En ook Jezus in de woestijn neemt stappen om de woestenij te weerstaan. De duivel, de kwade gedachten, de verleidingen, hebben geen vat op hem. Tenminste, uiteindelijk niet. Natuurlijk komen die verleidingen, maar hij laat zich niet verleiden door macht, door tovenarij. Hij wordt bijgestaan door engelen, boodschappers van God.

Wanneer wijzelf in zo’n woestijnperiode zitten, dan zijn we ons niet bewust van het einde. Dat einde is nog niet in het vizier. De toestand zelf is zo dat het je geheel opslokt. Daar uitkomen is vaak een lange weg. Daar heb je je familie en vrienden voor nodig. Zoals de familie Noach samen in de ark stappen op weg naar de toekomst, zo zullen wij met onze dierbaren de toekomst ingaan na een duistere periode. 
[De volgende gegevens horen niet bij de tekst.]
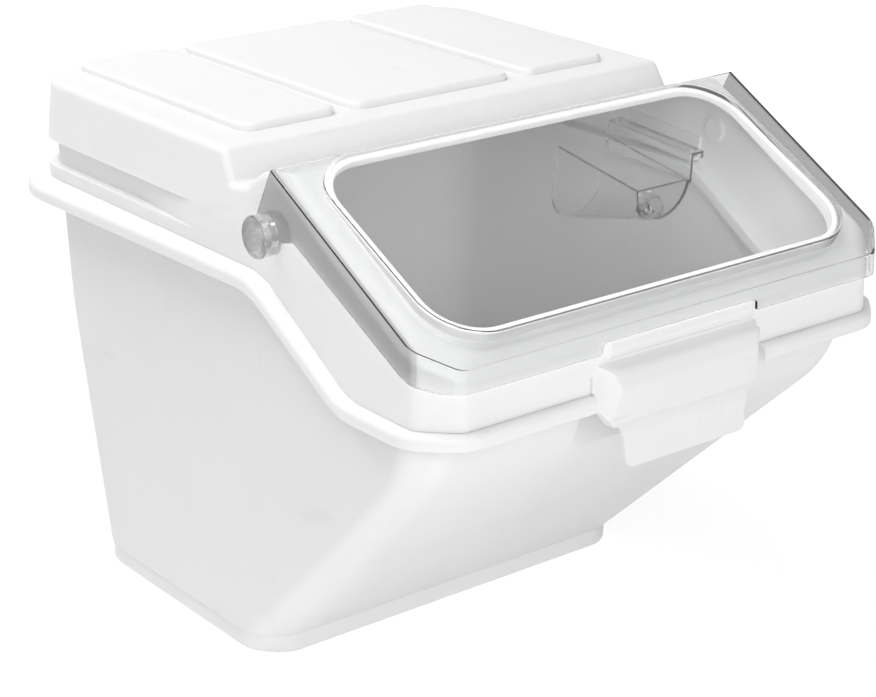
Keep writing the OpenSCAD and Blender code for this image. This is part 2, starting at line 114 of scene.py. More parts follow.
def open_mesh(piece, kind="EDGE"):
    """Opens a piece's mesh for shaping, with nothing selected."""
    take_up(piece)
    bpy.ops.object.mode_set(mode="EDIT")
    bpy.ops.mesh.select_mode(type=kind)
    bpy.ops.mesh.select_all(action="DESELECT")


def close_mesh():
    bpy.ops.object.mode_set(mode="OBJECT")


def pick_edges(piece, test):
    """Selects the edges whose two ends, in millimetres, and fold in degrees pass the test."""
    mesh = bmesh.from_edit_mesh(piece.data)
    count = 0
    for edge in mesh.edges:
        a, b = (v.co / MM for v in edge.verts)
        fold = math.degrees(edge.calc_face_angle(0.0))
        edge.select_set(bool(test(a, b, fold)))
        count += edge.select
    mesh.select_flush_mode()
    bmesh.update_edit_mesh(piece.data)
    return count


def arc(cx, cy, r, start, end, steps):
    """Points along an arc, from one angle to another in degrees."""
    turn = [math.radians(start + (end - start) * i / steps) for i in range(steps + 1)]
    return [(cx + r * math.cos(a), cy + r * math.sin(a)) for a in turn]


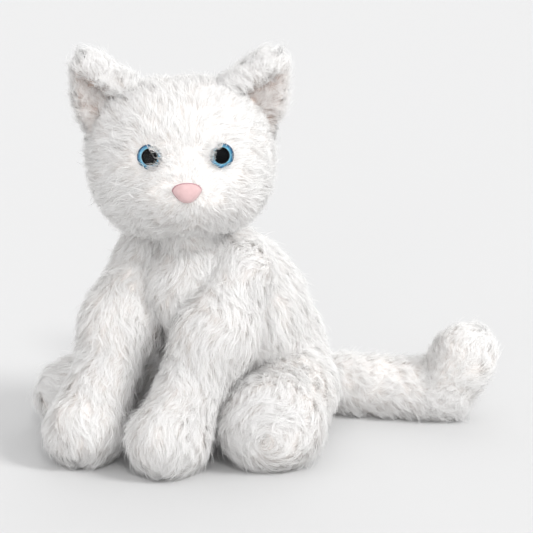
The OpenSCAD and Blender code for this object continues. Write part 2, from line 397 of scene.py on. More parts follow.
def smooth_shade(ob):
    ob.data.polygons.foreach_set("use_smooth", np.ones(len(ob.data.polygons), bool))
    return ob


def cover_grid(form, a, b, ra, rb, rings=44, sectors=56):
    """Vertices and faces of a closed skin drawn over a form: rings round the line a-b, pushed onto it."""
    axis = unit(b - a)
    e1 = unit(np.cross(axis, UP if abs(axis[2]) < 0.9 else np.array([0.0, 1.0, 0.0])))
    e2 = np.cross(axis, e1)
    length = np.linalg.norm(b - a)
    total = math.pi / 2 * (ra + rb) + length
    verts = [a - axis * ra]
    for i in range(1, rings):
        w = total * i / rings
        if w < math.pi / 2 * ra:
            centre, turn, r = a, w / ra - math.pi / 2, ra
        elif w < math.pi / 2 * ra + length:
            t = (w - math.pi / 2 * ra) / length
            centre, turn, r = a + (b - a) * t, 0.0, ra + (rb - ra) * t
        else:
            centre, turn, r = b, (w - math.pi / 2 * ra - length) / rb, rb
        for j in range(sectors):
            q = 2 * math.pi * j / sectors
            out = math.cos(q) * e1 + math.sin(q) * e2
            verts.append(centre + r * (math.cos(turn) * out + math.sin(turn) * axis))
    verts.append(b + axis * rb)
    verts = onto(form, np.array(verts), share=0.8, steps=12)
    last = len(verts) - 1

    def at(i, j):
        return 1 + (i - 1) * sectors + j % sectors

    faces = [(0, at(1, j + 1), at(1, j)) for j in range(sectors)]
    for i in range(1, rings - 1):
        for j in range(sectors):
            faces.append((at(i, j), at(i, j + 1), at(i + 1, j + 1), at(i + 1, j)))
    faces += [(at(rings - 1, j), at(rings - 1, j + 1), last) for j in range(sectors)]
    return verts, faces


# ---- materials ----


def material(name, rough=0.8, specular=0.3, colour=None, **sockets):
    """A Principled material with its uniform numbers set directly.

    Returns the material, its nodes, its links and its shader."""
    m = bpy.data.materials.new(name)
    m.use_nodes = True
    nt = m.node_tree
    bsdf = nt.nodes["Principled BSDF"]
    bsdf.inputs["Roughness"].default_value = rough
    bsdf.inputs["Specular IOR Level"].default_value = specular
    if colour is not None:
        bsdf.inputs["Base Color"].default_value = (*colour, 1)
    for key, value in sockets.items():
        bsdf.inputs[key.replace("_", " ")].default_value = value
    return m, nt.nodes, nt.links, bsdf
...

En de verleidingen zijn levensgroot, zoals ook bij Jezus. Ook die komen we tegen in de vorm van vluchten, vergeten, schuldgevoelens aan anderen, of zelfs drastischer maatregelen. Daar kunnen we met behulp van God weerstand aan bieden. Engelen, boodschappers van God, mensen van goede wil, kunnen ons bijstaan om die donkere tijd door te komen.

In deze veertigdagentijd, de tijd waarin we ons voorbereiden op nieuw leven, op opstanding uit duisternis, is het goed om ons bewust te zijn van die donkere perioden; bij onszelf, bij onze vrienden en familie. Wij kunnen als naasten zo veel betekenen voor die mensen die het even niet zien zitten. Wij kunnen anderen doen opstaan uit dood en ellende, uit donker en duister.

Wanneer liefde, God, de basis wordt van ons bestaan, dan is er kans dat we samen met anderen die duisternis overwinnen, vanuit onze solidariteit met die ander. Niet om er zelf beter van te worden, niet omdat we een goed mens willen zijn. Nee, puur uit solidariteit met onze naasten staan wij de ander bij. ‘Ik zal er zijn’, is de naam van God. ‘Ik zal er zijn’, is onze opdracht. Wees er maar, je hoeft niet altijd wat te doen of te zeggen, je aanwezigheid is van het grootste belang.

Een oude moeder zit alleen en eenzaam in haar stoel achter de geraniums naar buiten te kijken. Ze ziet al de mensen die voorbijgaan. de buurvrouw, de meneer van hier tegenover, de jonge moeder met de kinderwagen. Ze zwaaien allemaal als ze langskomen. De oude moeder zit er elke dag. De mensen komen elke dag langs. Wat zou het mooi zijn, als er eens iemand binnenkwam. Dan kon ze vertellen over haar leven van vroeger. Dan kon ze vragen hoe dat kleintje heet en of de buurman nog zo ziek is. Maar niemand belt aan. Ze lopen allemaal door.

Aan ons de concrete vraag: lopen wij wel eens bij iemand  binnen om gewoon maar even samen  te zijn. Of zitten wij zelf te wachten tot een ander reageert?